◆ INFORMATION SUPPLIED ◆
★ ★ ★ ★ ★ ★ ★

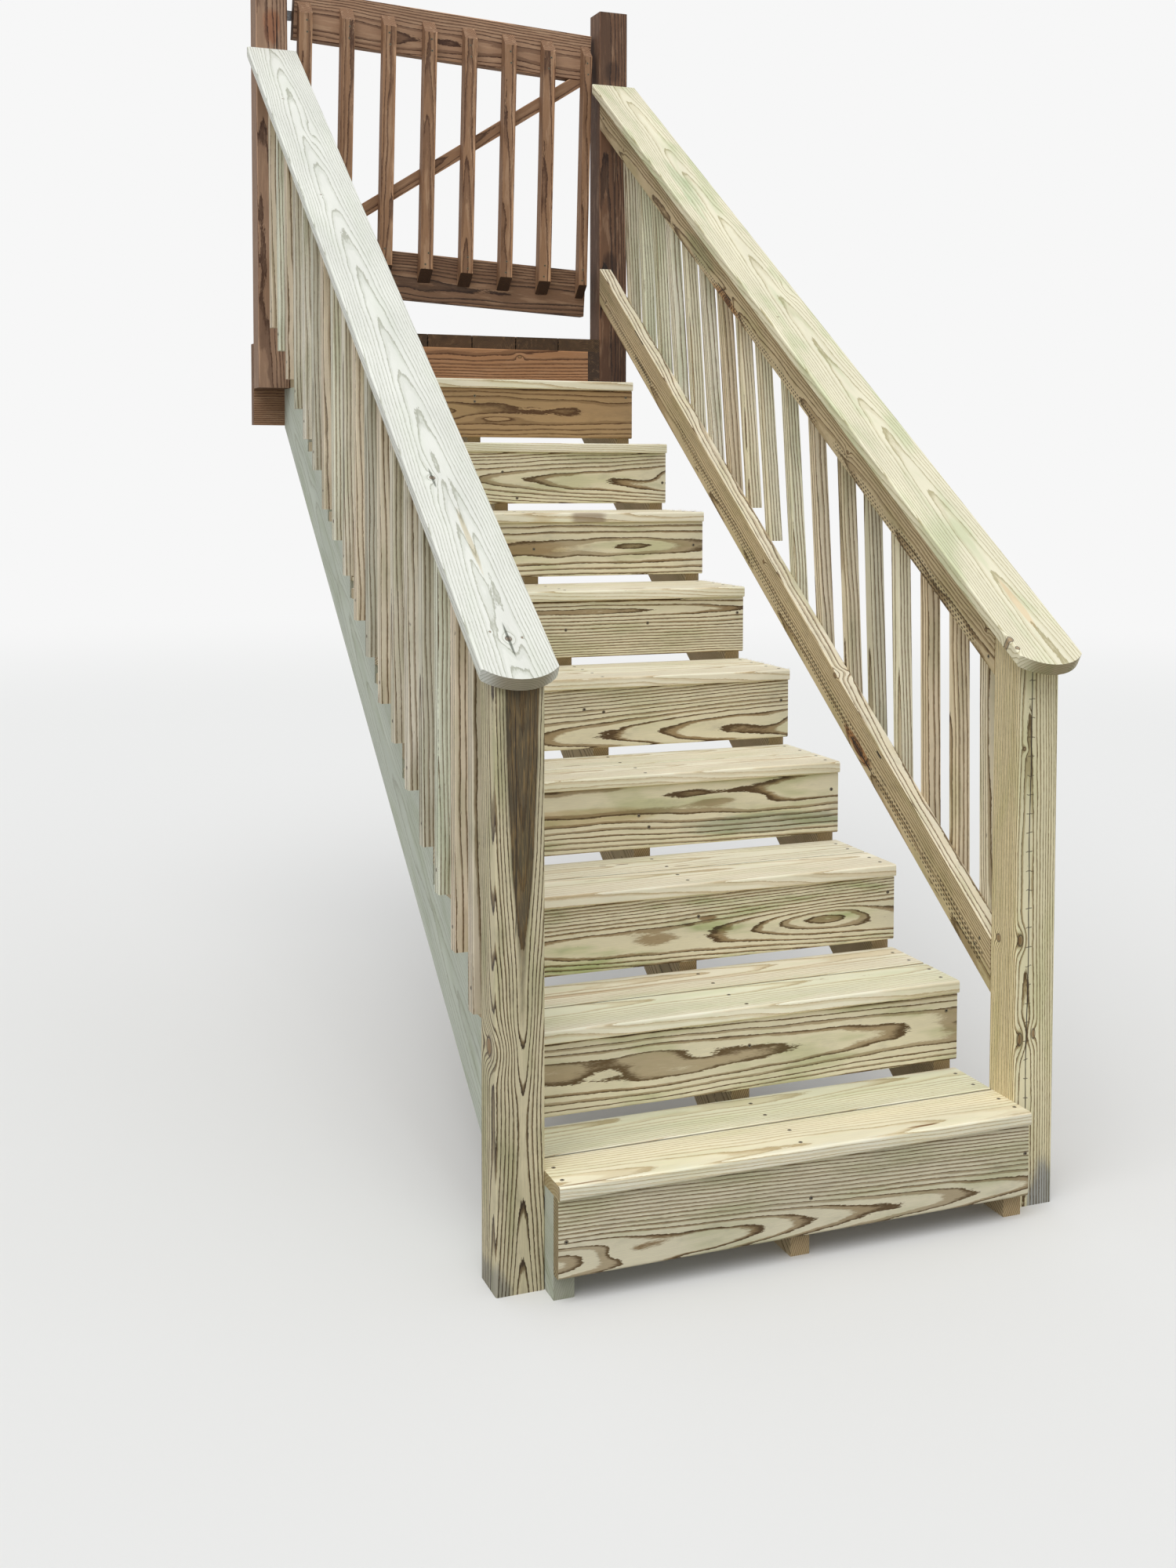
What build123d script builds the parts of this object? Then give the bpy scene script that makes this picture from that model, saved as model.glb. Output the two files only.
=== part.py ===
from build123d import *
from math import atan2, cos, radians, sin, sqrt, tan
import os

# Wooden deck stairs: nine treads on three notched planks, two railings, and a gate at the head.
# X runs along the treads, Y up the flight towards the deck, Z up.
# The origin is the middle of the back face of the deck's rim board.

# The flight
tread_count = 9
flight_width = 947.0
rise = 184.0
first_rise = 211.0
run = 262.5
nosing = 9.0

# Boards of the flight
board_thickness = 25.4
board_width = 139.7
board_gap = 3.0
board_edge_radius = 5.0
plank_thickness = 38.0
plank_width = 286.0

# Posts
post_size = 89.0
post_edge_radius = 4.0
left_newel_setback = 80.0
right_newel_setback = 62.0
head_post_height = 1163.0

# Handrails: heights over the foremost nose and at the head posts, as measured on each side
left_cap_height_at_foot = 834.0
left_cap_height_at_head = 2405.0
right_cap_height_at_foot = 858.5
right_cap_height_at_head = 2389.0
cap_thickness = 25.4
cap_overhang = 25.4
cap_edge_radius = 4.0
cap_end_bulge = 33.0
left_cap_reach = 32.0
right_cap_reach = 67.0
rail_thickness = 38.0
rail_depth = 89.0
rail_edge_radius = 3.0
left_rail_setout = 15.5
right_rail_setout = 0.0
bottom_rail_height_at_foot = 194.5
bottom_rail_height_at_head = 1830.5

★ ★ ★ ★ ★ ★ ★

Print, please, the lines above from the very first through the one that holds "# The origin", both included, word for word and with nothing else.

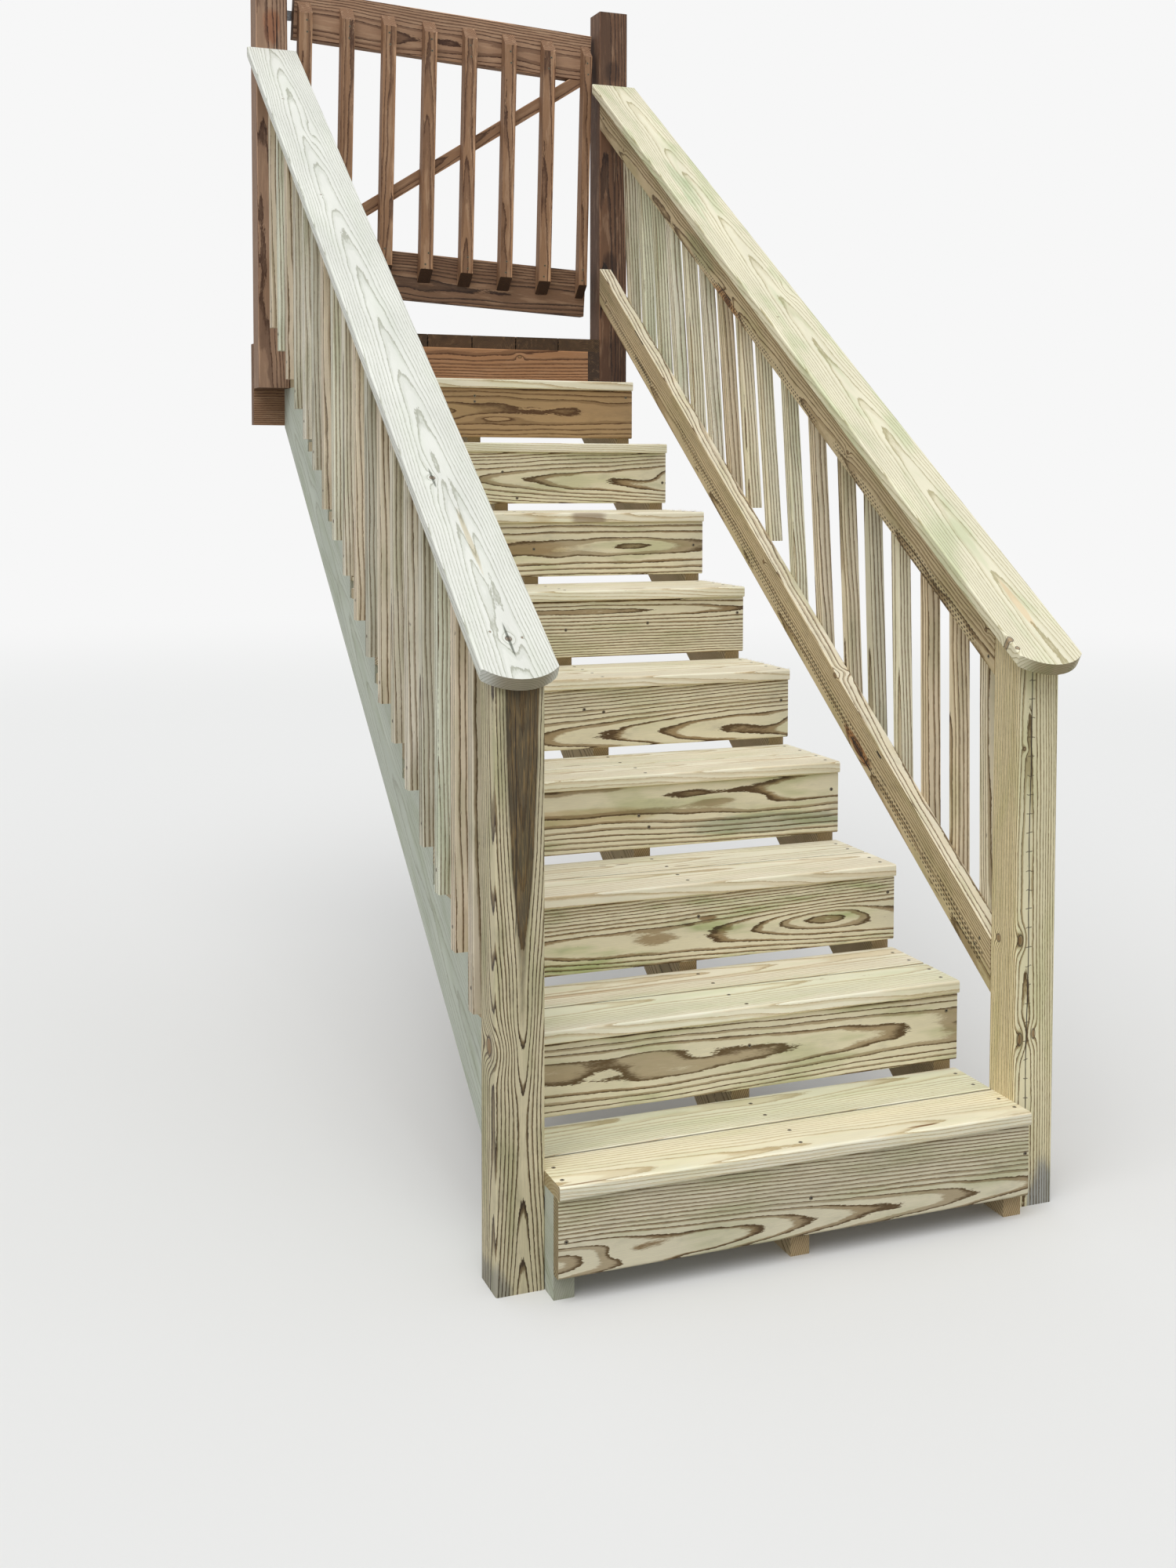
What build123d script builds the parts of this object? Then give the bpy scene script that makes this picture from that model, saved as model.glb. Output the two files only.
=== part.py ===
from build123d import *
from math import atan2, cos, radians, sin, sqrt, tan
import os

# Wooden deck stairs: nine treads on three notched planks, two railings, and a gate at the head.
# X runs along the treads, Y up the flight towards the deck, Z up.
# The origin is the middle of the back face of the deck's rim board.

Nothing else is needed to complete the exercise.